Right now, said Tim Kasta, a managing director at KMV, the median default probability in high yield is 86 basis points compared with a five-year peak of 4.6% in November 2000 and a rate nearly that high in October 2002. That means that in November 2000, for every 100 high-yield companies, Moody's KMV expected four to five to default. Today, the number has declined to less than one - and that's partially because of the companies' collectively strong stock prices.
Kasta agreed with officials at his parent company that despite stock euphoria, the issuers still may be in danger. Even though in his model the leverage ratio is reduced because it incorporates the stock price, he acknowledges that for some of these companies, debt levels remain high.

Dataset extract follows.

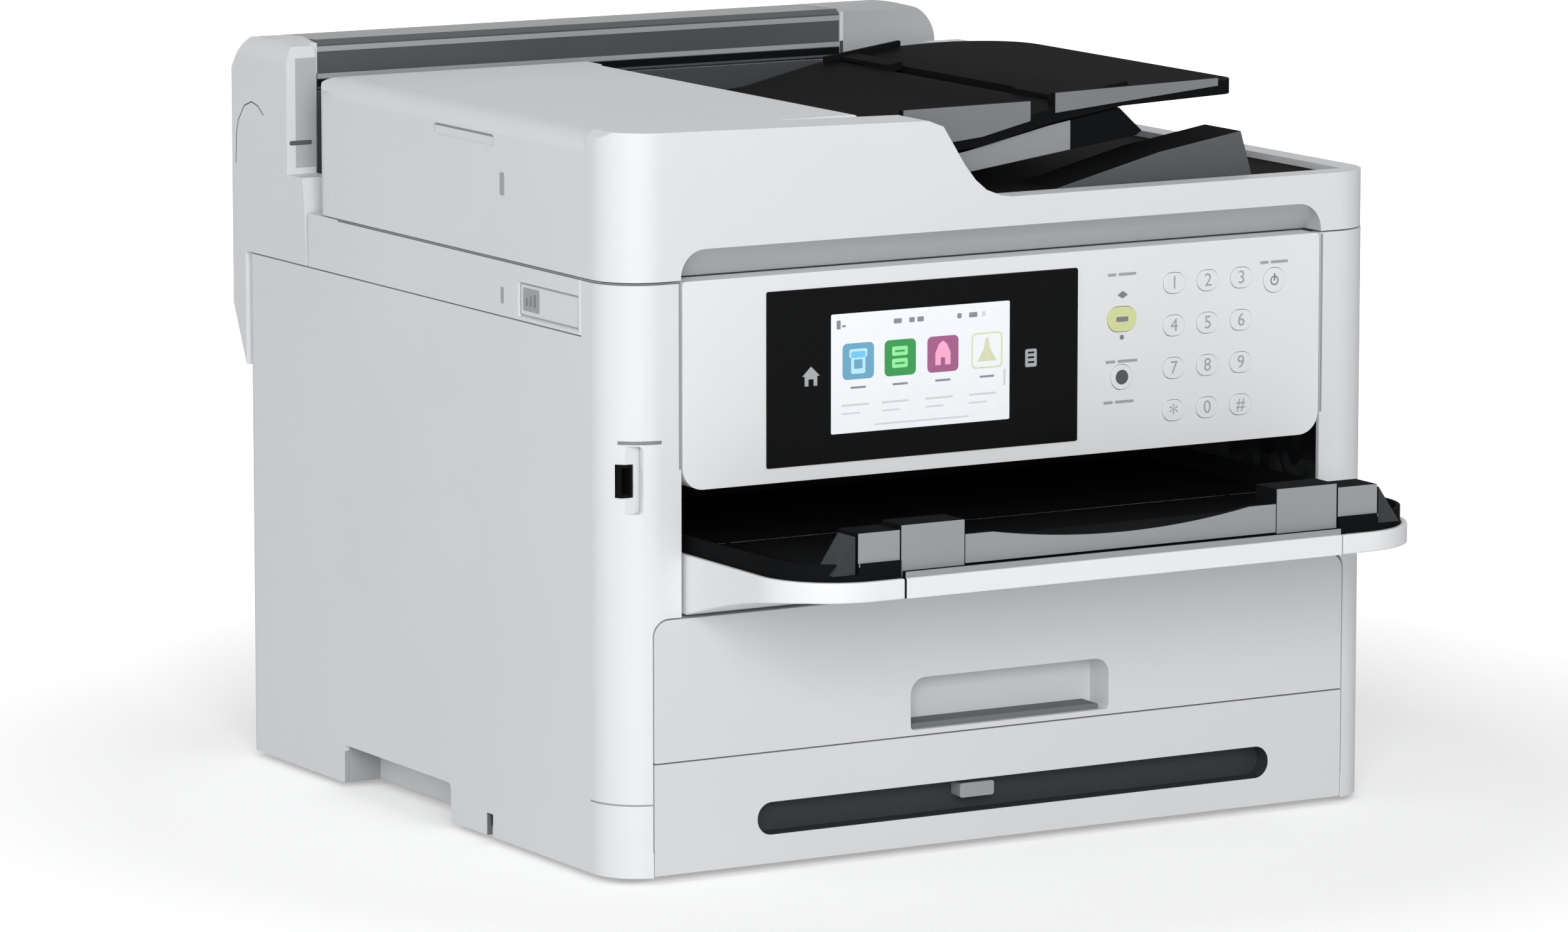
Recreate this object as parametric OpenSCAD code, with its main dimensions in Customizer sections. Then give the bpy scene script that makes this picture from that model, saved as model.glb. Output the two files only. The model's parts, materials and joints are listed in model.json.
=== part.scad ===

According to the KMV model, "leverage went down, but not due to debt - due to change in the market value as evidenced by the stock price," said Kasta.
The ratings analysts too concede that a strong stock price - even if driven by irrational or macroeconomic factors that won't affect credit ratings - can improve an issuer's access to the capital markets, allowing a company, to issue more stock or access the debt markets more easily.
"We look at it if it has a direct bearing on liquidity," said Nick Riccio, a managing director in corporate ratings at S&P. "We make a call more on the company's prognosis for business."
And the stock price, of course, isn't always an accurate measurement of that prognosis. Just consider the inflated share prices of the recent spate of bankrupt companies.
"The market was riding high before 1999, and that was right before the largest credit quality contraction since the depression," said Mariarosa Verde, a managing director for credit policy at Fitch Ratings.
Indeed, the experience of the millions of investors who suffered from the huge bankruptcies of the last four years is emblematic of the unreliability of stock prices as a measure of a company's health.
Then again, the ratings agencies weren't too quick to downgrade those issuers either - prompting widespread criticism that the so-called "fundamental" factors that the ratings companies measure can be just as unreliable as equity prices.